> [Set task]: Set down the material once more, exactly as it appears.

> [Material provided]:
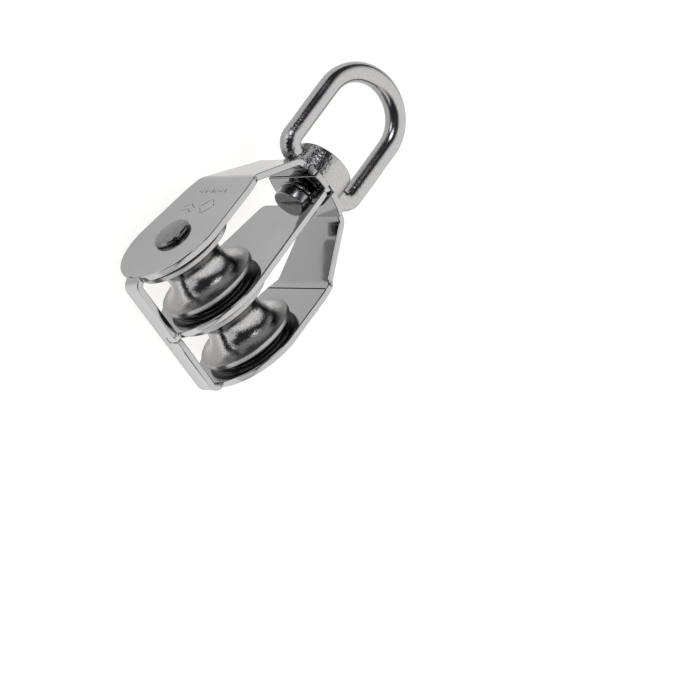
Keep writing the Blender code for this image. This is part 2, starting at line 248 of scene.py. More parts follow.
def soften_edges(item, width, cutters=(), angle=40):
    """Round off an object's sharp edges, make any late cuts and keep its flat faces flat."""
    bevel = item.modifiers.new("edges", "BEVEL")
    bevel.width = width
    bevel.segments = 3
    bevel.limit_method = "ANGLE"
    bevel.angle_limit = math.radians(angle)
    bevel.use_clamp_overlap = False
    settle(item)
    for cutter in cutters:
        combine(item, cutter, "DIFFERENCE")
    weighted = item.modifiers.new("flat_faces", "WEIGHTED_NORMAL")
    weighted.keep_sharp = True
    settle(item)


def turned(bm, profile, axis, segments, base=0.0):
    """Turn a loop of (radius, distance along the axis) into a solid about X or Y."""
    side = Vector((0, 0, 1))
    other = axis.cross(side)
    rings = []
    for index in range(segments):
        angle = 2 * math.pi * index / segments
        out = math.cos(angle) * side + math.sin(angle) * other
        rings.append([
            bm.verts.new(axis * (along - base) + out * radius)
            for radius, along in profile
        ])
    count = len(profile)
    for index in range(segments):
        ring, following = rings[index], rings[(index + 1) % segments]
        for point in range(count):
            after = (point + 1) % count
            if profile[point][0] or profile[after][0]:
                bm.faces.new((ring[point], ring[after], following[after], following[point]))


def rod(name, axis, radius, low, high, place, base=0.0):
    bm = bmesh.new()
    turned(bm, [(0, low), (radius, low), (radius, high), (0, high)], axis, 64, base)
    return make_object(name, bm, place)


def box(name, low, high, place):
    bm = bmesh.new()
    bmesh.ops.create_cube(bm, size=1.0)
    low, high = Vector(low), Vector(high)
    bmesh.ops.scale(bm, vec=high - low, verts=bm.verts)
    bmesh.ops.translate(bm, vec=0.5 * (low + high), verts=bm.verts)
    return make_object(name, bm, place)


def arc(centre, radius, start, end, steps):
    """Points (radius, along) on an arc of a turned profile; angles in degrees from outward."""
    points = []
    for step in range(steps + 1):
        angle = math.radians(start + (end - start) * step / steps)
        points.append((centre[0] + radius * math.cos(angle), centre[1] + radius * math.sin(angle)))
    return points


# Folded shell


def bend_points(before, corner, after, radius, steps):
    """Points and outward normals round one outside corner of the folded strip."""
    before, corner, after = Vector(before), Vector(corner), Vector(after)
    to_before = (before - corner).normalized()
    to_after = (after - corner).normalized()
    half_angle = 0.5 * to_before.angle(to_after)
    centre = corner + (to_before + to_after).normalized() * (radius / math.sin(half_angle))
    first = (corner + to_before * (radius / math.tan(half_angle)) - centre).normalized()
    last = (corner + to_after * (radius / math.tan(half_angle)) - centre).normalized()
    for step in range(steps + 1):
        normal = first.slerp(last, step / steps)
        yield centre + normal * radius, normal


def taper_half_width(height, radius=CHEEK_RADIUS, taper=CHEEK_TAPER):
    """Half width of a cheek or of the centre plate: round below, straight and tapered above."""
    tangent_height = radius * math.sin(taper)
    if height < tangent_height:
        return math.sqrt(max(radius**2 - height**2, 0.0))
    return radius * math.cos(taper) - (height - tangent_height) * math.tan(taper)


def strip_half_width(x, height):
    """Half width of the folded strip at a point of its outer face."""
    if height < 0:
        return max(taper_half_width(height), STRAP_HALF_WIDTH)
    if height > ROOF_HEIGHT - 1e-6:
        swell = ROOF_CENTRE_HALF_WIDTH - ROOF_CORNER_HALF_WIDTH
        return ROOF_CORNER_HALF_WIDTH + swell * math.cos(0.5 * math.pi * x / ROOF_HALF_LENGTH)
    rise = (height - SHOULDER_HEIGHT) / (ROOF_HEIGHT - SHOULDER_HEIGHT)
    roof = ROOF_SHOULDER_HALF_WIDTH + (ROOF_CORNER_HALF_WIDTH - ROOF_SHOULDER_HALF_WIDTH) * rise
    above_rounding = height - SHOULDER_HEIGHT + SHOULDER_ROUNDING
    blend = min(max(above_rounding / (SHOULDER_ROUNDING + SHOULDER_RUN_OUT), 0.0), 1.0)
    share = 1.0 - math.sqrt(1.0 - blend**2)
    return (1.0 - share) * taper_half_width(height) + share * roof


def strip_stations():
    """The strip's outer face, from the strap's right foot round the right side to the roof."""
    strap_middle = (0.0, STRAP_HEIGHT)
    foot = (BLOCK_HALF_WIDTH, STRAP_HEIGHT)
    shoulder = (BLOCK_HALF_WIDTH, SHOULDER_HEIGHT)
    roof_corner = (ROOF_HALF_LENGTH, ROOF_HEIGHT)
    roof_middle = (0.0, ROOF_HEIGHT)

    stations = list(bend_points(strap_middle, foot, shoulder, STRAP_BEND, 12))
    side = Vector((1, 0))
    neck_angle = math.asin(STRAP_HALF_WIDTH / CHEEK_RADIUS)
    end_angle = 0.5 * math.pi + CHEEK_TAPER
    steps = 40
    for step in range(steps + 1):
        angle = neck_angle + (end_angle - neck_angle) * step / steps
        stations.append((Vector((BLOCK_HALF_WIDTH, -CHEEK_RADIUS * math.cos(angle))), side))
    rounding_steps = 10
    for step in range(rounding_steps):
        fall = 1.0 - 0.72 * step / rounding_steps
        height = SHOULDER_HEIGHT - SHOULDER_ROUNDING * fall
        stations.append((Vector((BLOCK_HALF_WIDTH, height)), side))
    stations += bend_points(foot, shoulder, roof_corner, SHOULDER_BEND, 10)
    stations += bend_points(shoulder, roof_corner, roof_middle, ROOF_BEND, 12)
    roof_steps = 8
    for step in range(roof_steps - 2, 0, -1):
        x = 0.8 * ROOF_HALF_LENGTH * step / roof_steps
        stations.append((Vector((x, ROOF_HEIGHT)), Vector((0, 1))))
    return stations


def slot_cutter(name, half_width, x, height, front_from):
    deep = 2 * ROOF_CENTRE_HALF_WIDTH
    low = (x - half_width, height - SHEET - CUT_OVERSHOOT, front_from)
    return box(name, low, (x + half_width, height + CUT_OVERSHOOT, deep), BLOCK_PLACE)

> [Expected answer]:
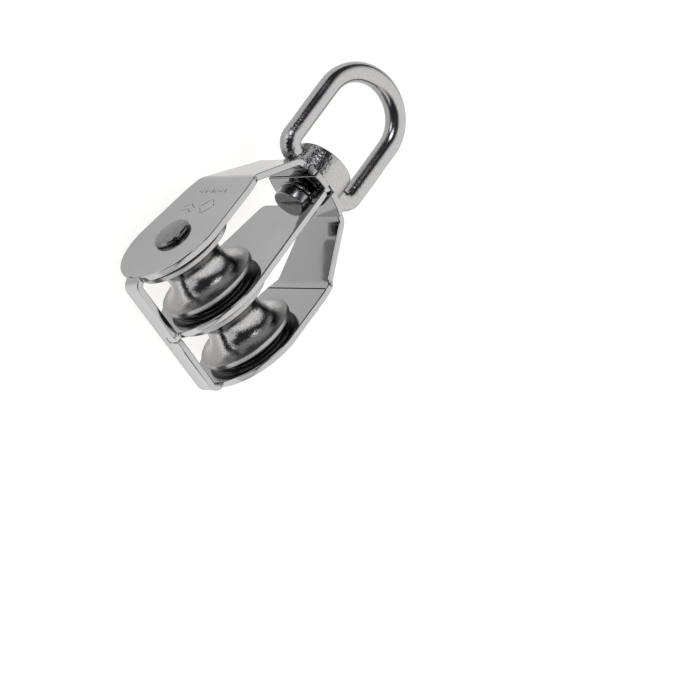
Keep writing the Blender code for this image. This is part 2, starting at line 248 of scene.py. More parts follow.
def soften_edges(item, width, cutters=(), angle=40):
    """Round off an object's sharp edges, make any late cuts and keep its flat faces flat."""
    bevel = item.modifiers.new("edges", "BEVEL")
    bevel.width = width
    bevel.segments = 3
    bevel.limit_method = "ANGLE"
    bevel.angle_limit = math.radians(angle)
    bevel.use_clamp_overlap = False
    settle(item)
    for cutter in cutters:
        combine(item, cutter, "DIFFERENCE")
    weighted = item.modifiers.new("flat_faces", "WEIGHTED_NORMAL")
    weighted.keep_sharp = True
    settle(item)


def turned(bm, profile, axis, segments, base=0.0):
    """Turn a loop of (radius, distance along the axis) into a solid about X or Y."""
    side = Vector((0, 0, 1))
    other = axis.cross(side)
    rings = []
    for index in range(segments):
        angle = 2 * math.pi * index / segments
        out = math.cos(angle) * side + math.sin(angle) * other
        rings.append([
            bm.verts.new(axis * (along - base) + out * radius)
            for radius, along in profile
        ])
    count = len(profile)
    for index in range(segments):
        ring, following = rings[index], rings[(index + 1) % segments]
        for point in range(count):
            after = (point + 1) % count
            if profile[point][0] or profile[after][0]:
                bm.faces.new((ring[point], ring[after], following[after], following[point]))


def rod(name, axis, radius, low, high, place, base=0.0):
    bm = bmesh.new()
    turned(bm, [(0, low), (radius, low), (radius, high), (0, high)], axis, 64, base)
    return make_object(name, bm, place)


def box(name, low, high, place):
    bm = bmesh.new()
    bmesh.ops.create_cube(bm, size=1.0)
    low, high = Vector(low), Vector(high)
    bmesh.ops.scale(bm, vec=high - low, verts=bm.verts)
    bmesh.ops.translate(bm, vec=0.5 * (low + high), verts=bm.verts)
    return make_object(name, bm, place)


def arc(centre, radius, start, end, steps):
    """Points (radius, along) on an arc of a turned profile; angles in degrees from outward."""
    points = []
    for step in range(steps + 1):
        angle = math.radians(start + (end - start) * step / steps)
        points.append((centre[0] + radius * math.cos(angle), centre[1] + radius * math.sin(angle)))
    return points


# Folded shell


def bend_points(before, corner, after, radius, steps):
    """Points and outward normals round one outside corner of the folded strip."""
    before, corner, after = Vector(before), Vector(corner), Vector(after)
    to_before = (before - corner).normalized()
    to_after = (after - corner).normalized()
    half_angle = 0.5 * to_before.angle(to_after)
    centre = corner + (to_before + to_after).normalized() * (radius / math.sin(half_angle))
    first = (corner + to_before * (radius / math.tan(half_angle)) - centre).normalized()
    last = (corner + to_after * (radius / math.tan(half_angle)) - centre).normalized()
    for step in range(steps + 1):
        normal = first.slerp(last, step / steps)
        yield centre + normal * radius, normal


def taper_half_width(height, radius=CHEEK_RADIUS, taper=CHEEK_TAPER):
    """Half width of a cheek or of the centre plate: round below, straight and tapered above."""
    tangent_height = radius * math.sin(taper)
    if height < tangent_height:
        return math.sqrt(max(radius**2 - height**2, 0.0))
    return radius * math.cos(taper) - (height - tangent_height) * math.tan(taper)


def strip_half_width(x, height):
    """Half width of the folded strip at a point of its outer face."""
    if height < 0:
        return max(taper_half_width(height), STRAP_HALF_WIDTH)
    if height > ROOF_HEIGHT - 1e-6:
        swell = ROOF_CENTRE_HALF_WIDTH - ROOF_CORNER_HALF_WIDTH
        return ROOF_CORNER_HALF_WIDTH + swell * math.cos(0.5 * math.pi * x / ROOF_HALF_LENGTH)
    rise = (height - SHOULDER_HEIGHT) / (ROOF_HEIGHT - SHOULDER_HEIGHT)
    roof = ROOF_SHOULDER_HALF_WIDTH + (ROOF_CORNER_HALF_WIDTH - ROOF_SHOULDER_HALF_WIDTH) * rise
    above_rounding = height - SHOULDER_HEIGHT + SHOULDER_ROUNDING
    blend = min(max(above_rounding / (SHOULDER_ROUNDING + SHOULDER_RUN_OUT), 0.0), 1.0)
    share = 1.0 - math.sqrt(1.0 - blend**2)
    return (1.0 - share) * taper_half_width(height) + share * roof


def strip_stations():
    """The strip's outer face, from the strap's right foot round the right side to the roof."""
    strap_middle = (0.0, STRAP_HEIGHT)
    foot = (BLOCK_HALF_WIDTH, STRAP_HEIGHT)
    shoulder = (BLOCK_HALF_WIDTH, SHOULDER_HEIGHT)
    roof_corner = (ROOF_HALF_LENGTH, ROOF_HEIGHT)
    roof_middle = (0.0, ROOF_HEIGHT)

    stations = list(bend_points(strap_middle, foot, shoulder, STRAP_BEND, 12))
    side = Vector((1, 0))
    neck_angle = math.asin(STRAP_HALF_WIDTH / CHEEK_RADIUS)
    end_angle = 0.5 * math.pi + CHEEK_TAPER
    steps = 40
    for step in range(steps + 1):
        angle = neck_angle + (end_angle - neck_angle) * step / steps
        stations.append((Vector((BLOCK_HALF_WIDTH, -CHEEK_RADIUS * math.cos(angle))), side))
    rounding_steps = 10
    for step in range(rounding_steps):
        fall = 1.0 - 0.72 * step / rounding_steps
        height = SHOULDER_HEIGHT - SHOULDER_ROUNDING * fall
        stations.append((Vector((BLOCK_HALF_WIDTH, height)), side))
    stations += bend_points(foot, shoulder, roof_corner, SHOULDER_BEND, 10)
    stations += bend_points(shoulder, roof_corner, roof_middle, ROOF_BEND, 12)
    roof_steps = 8
    for step in range(roof_steps - 2, 0, -1):
        x = 0.8 * ROOF_HALF_LENGTH * step / roof_steps
        stations.append((Vector((x, ROOF_HEIGHT)), Vector((0, 1))))
    return stations


def slot_cutter(name, half_width, x, height, front_from):
    deep = 2 * ROOF_CENTRE_HALF_WIDTH
    low = (x - half_width, height - SHEET - CUT_OVERSHOOT, front_from)
    return box(name, low, (x + half_width, height + CUT_OVERSHOOT, deep), BLOCK_PLACE)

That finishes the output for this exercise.